Mistura de religião e ideologia política: distorções da fé e divisões religiosas
Para entendermos a contraditória participação de cristãos nas brigas políticas e em manifestações – não só pacíficas, mas até violentas – que culminaram nos acontecimentos do início de 2023, em Brasília, é importante acompanharmos o processo histórico da mistura de religião com ideologia política. No convívio social, partilhamos ideologias. Porém o poder transformador do Evangelho prescinde desta mistura, de disputas, ódios e divisões.
Em 2010, percebi o endividamento de trabalhadores de Itu pela aquisição de variados bens de consumo. Tudo mudou posteriormente com a crise e dificuldades em pagá-los. Muitos aderiram a igrejas evangélicas e passaram a ter nelas uma participação política. A onda evangélica expandia-se. Nas eleições de 2018, cresceu a adesão ao candidato apoiado pelos evangélicos. A influência deste presidente tornou-se predominante em Itu, acentuando o acirramento político, inclusive no meio católico anteriormente pacífico.
Nas eleições de 2022, alguns padres, em diferentes localidades do interior paulista, passaram a defender a reeleição do presidente em exercício, atacando seus opositores mesmo nas missas dominicais. Contrariando a orientação dos bispos católicos de não interferência na escolha eleitoral, ampliavam divisões. Este ambiente belicoso contaminava o momento de recolhimento e paz das celebrações litúrgicas.

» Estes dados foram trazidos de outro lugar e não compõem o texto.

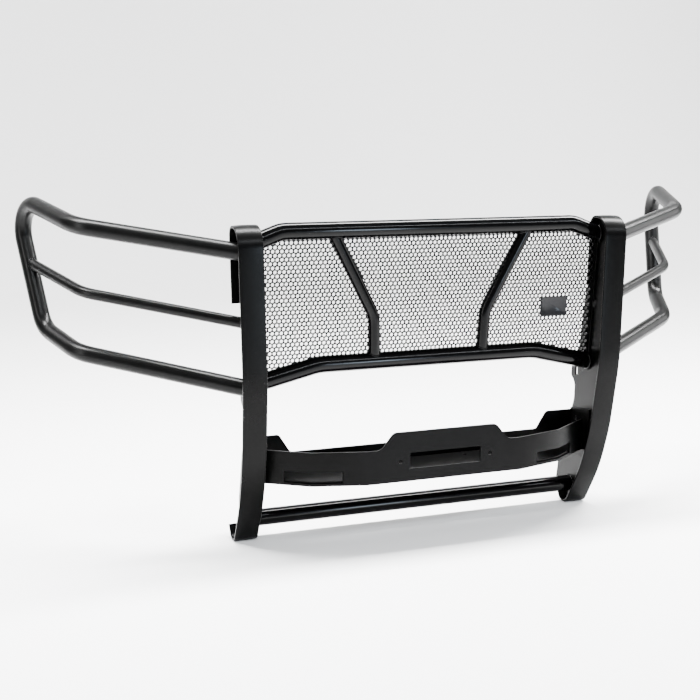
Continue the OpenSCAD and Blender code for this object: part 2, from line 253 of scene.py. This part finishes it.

A análise histórica mostrou-me que esta interferência da política na religião tomou novo impulso no início do século 21, acompanhando mobilizações de setores evangélicos mais recentes em torno de pautas sobre moral e costumes. Posteriormente, eles se integraram aos movimentos sociais do chamado “campo patriota”, usando diversos símbolos nacionais.
Estas novas denominações evangélicas foram se expandindo, ganhando força e se espalhando pelo interior do Brasil – chegando em cidades anteriormente de predominância católica, como Itu (SP). Tendências moralistas de condenação do próximo se acentuaram entre católicos que aderiram à mistura de ideologia política e religião. A enorme vaga tradicionalista propagou-se, tornando-se predominante nesta cidade.
Desde as manifestações de rua de 2013, o ódio vinha crescendo e se inflamava, envolvendo grupos religiosos que misturavam religião e política. Considero os evangélicos irmãos em Cristo e cultivo o diálogo ecumênico, porém oponho-me a qualquer disseminação de ódio, mentiras e divisões. Minha participação no processo democrático e eleitoral não inclui engajamento na disputa pelo poder entre partidos políticos. Opto e defendo tudo que permita o avanço humanitário e a transformação social. Acompanhando as mudanças em curso na sociedade brasileira, critico a falta de diálogo e consciência política, olhando com reserva a mistura explosiva de ideologia política e religião.
Esta mistura apoderou-se das mentes. distorceu a fé, dividindo os católicos. Apesar das advertências contra tais divisões e desvios, este processo continua vivo – nas redes sociais e corações. Em sua fundação, o cristianismo foi uma poderosa força de transformação que abalou os poderes constituídos e derrubou um poderoso império sem se associar a nenhum poder político. Consciente da necessidade de levar em consideração as transformações do mundo moderno, a direção da Igreja Católica convocou o Concílio Vaticano II (1960-1964), propondo uma análise atual com base no Evangelho. Unida ao esforço do Papa Francisco e nossos bispos, aprofundo minha meditação e caminhada espiritual pelos acontecimentos históricos.